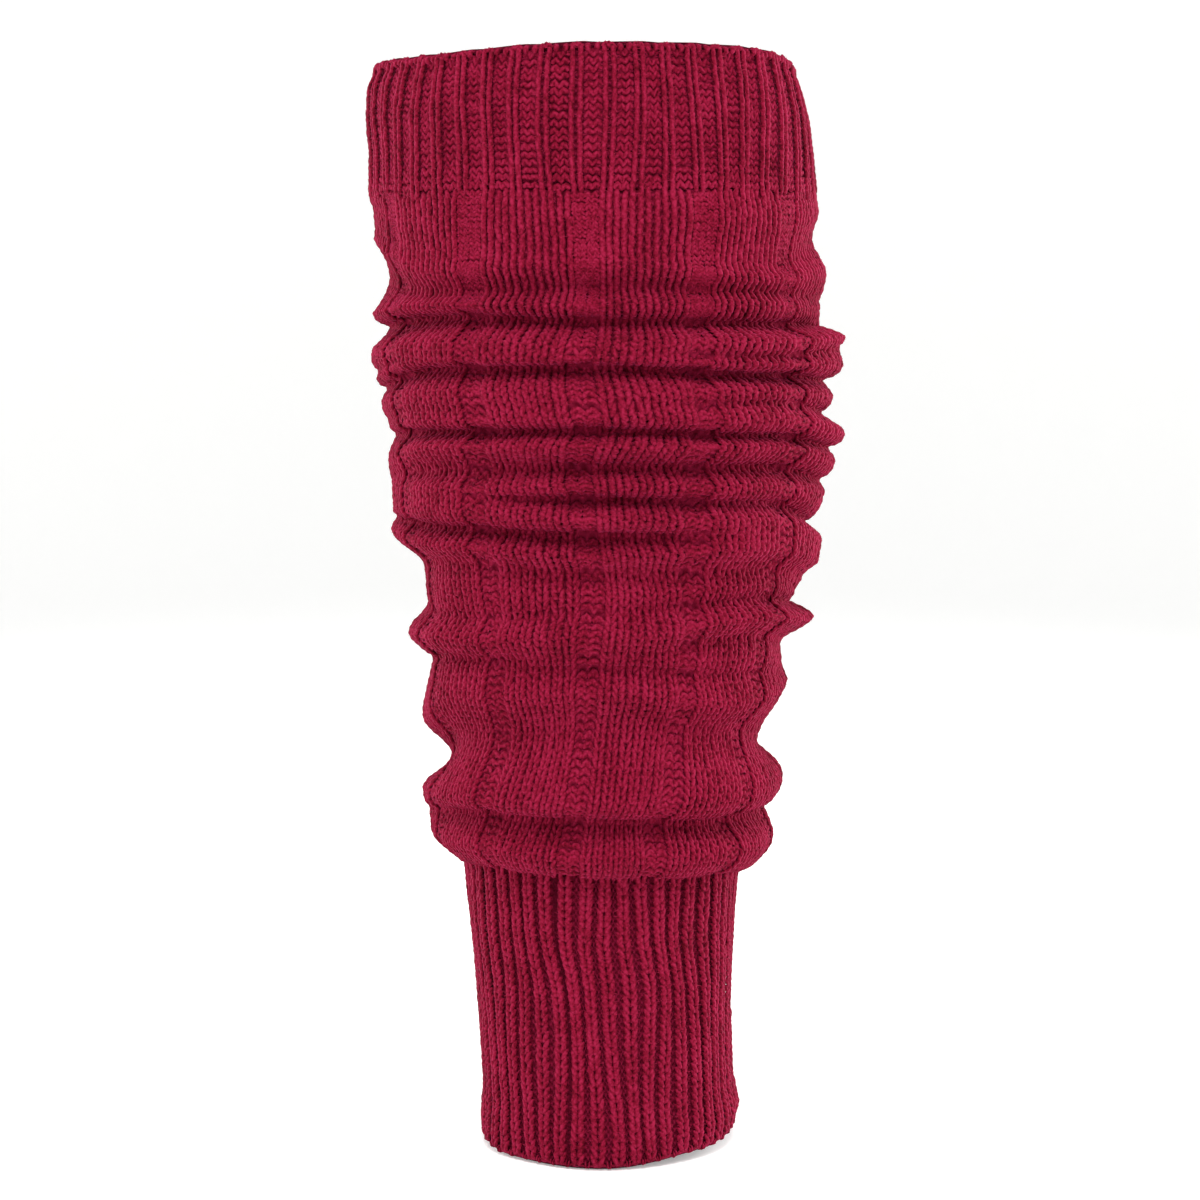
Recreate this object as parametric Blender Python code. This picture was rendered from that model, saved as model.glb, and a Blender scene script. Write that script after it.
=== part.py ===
# Slouched leg warmer: one knitted tube, standing as it is worn, built as three walled sections.
# The sections are the wide top rib, the slouched leg with its folds, and the ankle rib.
# Frame: metres, +Z up the leg, -Y is the front, +X is the right side as the photo shows it.
# The origin is on the leg axis at mid height of the top rib, where a calf holds the tube up.
import math

import bpy

MM = 0.001

# Sizes in millimetres. Heights are counted from the bottom hem, radii from the leg axis.
GRIP_HEIGHT = 302.0
WALL = 2.6
SEAM_GAP = 0.3
RIM_ROUND = 1.6
HEM_ROUND = 0.8

# Knit layout: 96 stitch columns round the tube, so 48 ribs of one by one in both cuffs
# and 12 panels of six knit columns and two purl columns on the leg.
RIBS = 48
PANELS = 12
RIB_TURN = 360.0 / RIBS
PANEL_TURN = 360.0 / PANELS
CHANNEL_CENTRE = -4.5
RIB_CENTRE = CHANNEL_CENTRE + 0.75 * RIB_TURN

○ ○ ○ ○

Exercise:
Which lines hold the word "from"? Copy all of them.

The result:
Recreate this object as parametric Blender Python code. This picture was rendered from that model, saved as model.glb, and a Blender scene script. Write that script after it.
# Sizes in millimetres. Heights are counted from the bottom hem, radii from the leg axis.